**TASK:**
Return each line of the listing that contains the string "with".

** Start **

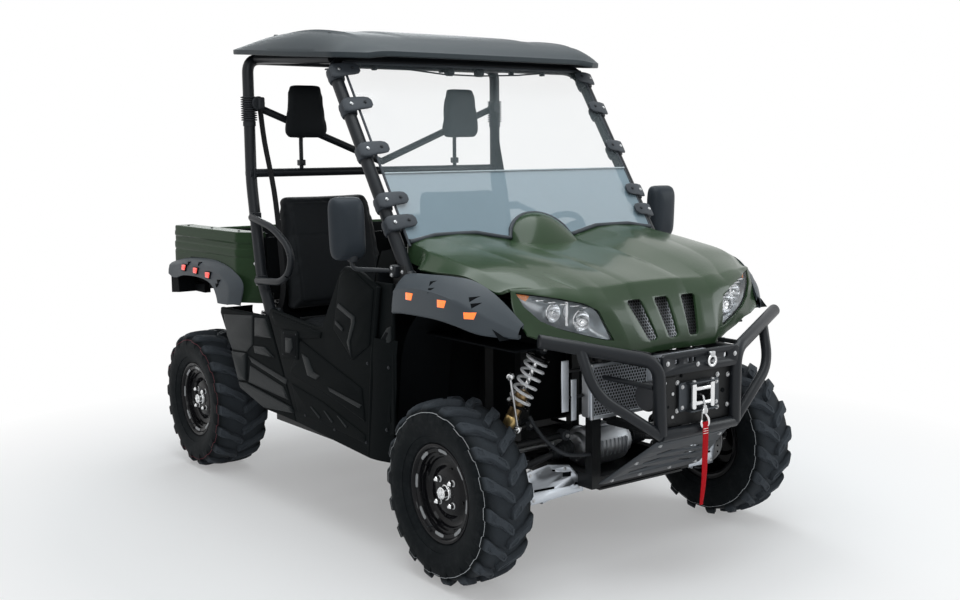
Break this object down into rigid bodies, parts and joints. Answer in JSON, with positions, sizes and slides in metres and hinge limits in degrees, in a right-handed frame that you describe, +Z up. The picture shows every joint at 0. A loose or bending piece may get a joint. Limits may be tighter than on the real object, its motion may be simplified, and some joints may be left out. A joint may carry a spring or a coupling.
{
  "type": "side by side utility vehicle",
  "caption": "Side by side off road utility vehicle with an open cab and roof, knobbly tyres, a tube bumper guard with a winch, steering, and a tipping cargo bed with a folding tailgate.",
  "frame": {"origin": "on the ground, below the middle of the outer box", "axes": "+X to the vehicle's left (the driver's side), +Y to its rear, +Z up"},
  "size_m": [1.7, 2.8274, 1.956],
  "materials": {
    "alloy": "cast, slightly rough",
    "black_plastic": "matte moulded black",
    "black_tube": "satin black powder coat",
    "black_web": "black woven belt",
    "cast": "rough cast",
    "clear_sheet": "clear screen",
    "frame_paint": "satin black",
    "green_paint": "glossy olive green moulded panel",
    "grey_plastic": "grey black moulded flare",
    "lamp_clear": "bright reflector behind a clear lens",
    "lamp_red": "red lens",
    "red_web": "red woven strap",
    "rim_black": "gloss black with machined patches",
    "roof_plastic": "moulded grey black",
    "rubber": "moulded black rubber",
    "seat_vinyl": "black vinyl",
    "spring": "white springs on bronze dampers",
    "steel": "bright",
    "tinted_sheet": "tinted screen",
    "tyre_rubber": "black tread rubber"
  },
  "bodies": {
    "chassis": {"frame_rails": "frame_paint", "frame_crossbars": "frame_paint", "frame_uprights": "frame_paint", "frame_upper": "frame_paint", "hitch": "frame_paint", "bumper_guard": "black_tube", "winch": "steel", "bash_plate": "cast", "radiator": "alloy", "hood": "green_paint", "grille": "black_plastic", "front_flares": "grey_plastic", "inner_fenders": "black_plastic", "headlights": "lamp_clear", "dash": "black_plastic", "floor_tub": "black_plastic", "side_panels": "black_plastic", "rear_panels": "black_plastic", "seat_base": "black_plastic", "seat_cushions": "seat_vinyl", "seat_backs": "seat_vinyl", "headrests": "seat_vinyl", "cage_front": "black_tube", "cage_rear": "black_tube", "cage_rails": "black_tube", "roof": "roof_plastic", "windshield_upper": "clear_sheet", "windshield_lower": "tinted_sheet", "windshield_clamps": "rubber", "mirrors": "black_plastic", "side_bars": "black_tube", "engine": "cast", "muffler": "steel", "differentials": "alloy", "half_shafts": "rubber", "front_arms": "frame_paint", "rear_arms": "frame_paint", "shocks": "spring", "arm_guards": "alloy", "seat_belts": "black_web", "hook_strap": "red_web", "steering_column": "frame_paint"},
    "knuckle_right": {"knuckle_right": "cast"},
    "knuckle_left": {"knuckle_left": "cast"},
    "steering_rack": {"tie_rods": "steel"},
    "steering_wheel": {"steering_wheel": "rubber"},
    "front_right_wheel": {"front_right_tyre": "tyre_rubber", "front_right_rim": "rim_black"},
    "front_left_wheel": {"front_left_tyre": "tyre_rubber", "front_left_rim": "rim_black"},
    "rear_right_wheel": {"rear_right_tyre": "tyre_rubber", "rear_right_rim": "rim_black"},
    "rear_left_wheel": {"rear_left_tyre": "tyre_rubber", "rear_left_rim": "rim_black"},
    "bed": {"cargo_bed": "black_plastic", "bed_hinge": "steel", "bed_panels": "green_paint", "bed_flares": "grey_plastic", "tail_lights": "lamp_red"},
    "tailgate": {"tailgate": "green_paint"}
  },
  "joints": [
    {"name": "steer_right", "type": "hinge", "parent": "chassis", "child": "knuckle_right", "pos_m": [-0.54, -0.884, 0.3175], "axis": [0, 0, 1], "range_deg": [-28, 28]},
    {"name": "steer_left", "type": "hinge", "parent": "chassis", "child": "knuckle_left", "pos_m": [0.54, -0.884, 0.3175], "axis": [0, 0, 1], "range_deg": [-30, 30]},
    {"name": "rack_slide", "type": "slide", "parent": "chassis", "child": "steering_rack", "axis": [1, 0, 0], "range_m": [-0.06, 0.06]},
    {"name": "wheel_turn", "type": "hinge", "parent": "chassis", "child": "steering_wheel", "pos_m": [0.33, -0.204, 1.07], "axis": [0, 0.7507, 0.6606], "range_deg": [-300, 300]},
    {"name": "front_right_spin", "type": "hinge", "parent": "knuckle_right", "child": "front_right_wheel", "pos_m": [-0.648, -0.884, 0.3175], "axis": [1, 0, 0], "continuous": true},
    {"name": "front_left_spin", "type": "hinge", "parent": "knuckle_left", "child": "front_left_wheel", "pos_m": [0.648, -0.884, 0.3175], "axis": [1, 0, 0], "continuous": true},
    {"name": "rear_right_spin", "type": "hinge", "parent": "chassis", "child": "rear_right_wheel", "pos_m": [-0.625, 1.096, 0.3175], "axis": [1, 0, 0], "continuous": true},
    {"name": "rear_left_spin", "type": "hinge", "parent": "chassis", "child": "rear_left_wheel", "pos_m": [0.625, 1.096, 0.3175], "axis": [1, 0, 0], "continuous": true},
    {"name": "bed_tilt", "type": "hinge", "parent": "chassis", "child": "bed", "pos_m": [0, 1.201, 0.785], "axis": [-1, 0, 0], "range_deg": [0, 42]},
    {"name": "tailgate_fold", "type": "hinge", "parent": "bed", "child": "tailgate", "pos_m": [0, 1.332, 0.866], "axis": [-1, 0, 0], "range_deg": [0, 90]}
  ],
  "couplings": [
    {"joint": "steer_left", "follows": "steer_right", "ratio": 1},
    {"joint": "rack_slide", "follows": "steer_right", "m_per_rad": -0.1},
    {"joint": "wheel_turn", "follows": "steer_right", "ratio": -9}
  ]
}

** End **

**WRITTEN SOLUTION:**
Break this object down into rigid bodies, parts and joints. Answer in JSON, with positions, sizes and slides in metres and hinge limits in degrees, in a right-handed frame that you describe, +Z up. The picture shows every joint at 0. A loose or bending piece may get a joint. Limits may be tighter than on the real object, its motion may be simplified, and some joints may be left out. A joint may carry a spring or a coupling.
  "caption": "Side by side off road utility vehicle with an open cab and roof, knobbly tyres, a tube bumper guard with a winch, steering, and a tipping cargo bed with a folding tailgate.",
    "rim_black": "gloss black with machined patches",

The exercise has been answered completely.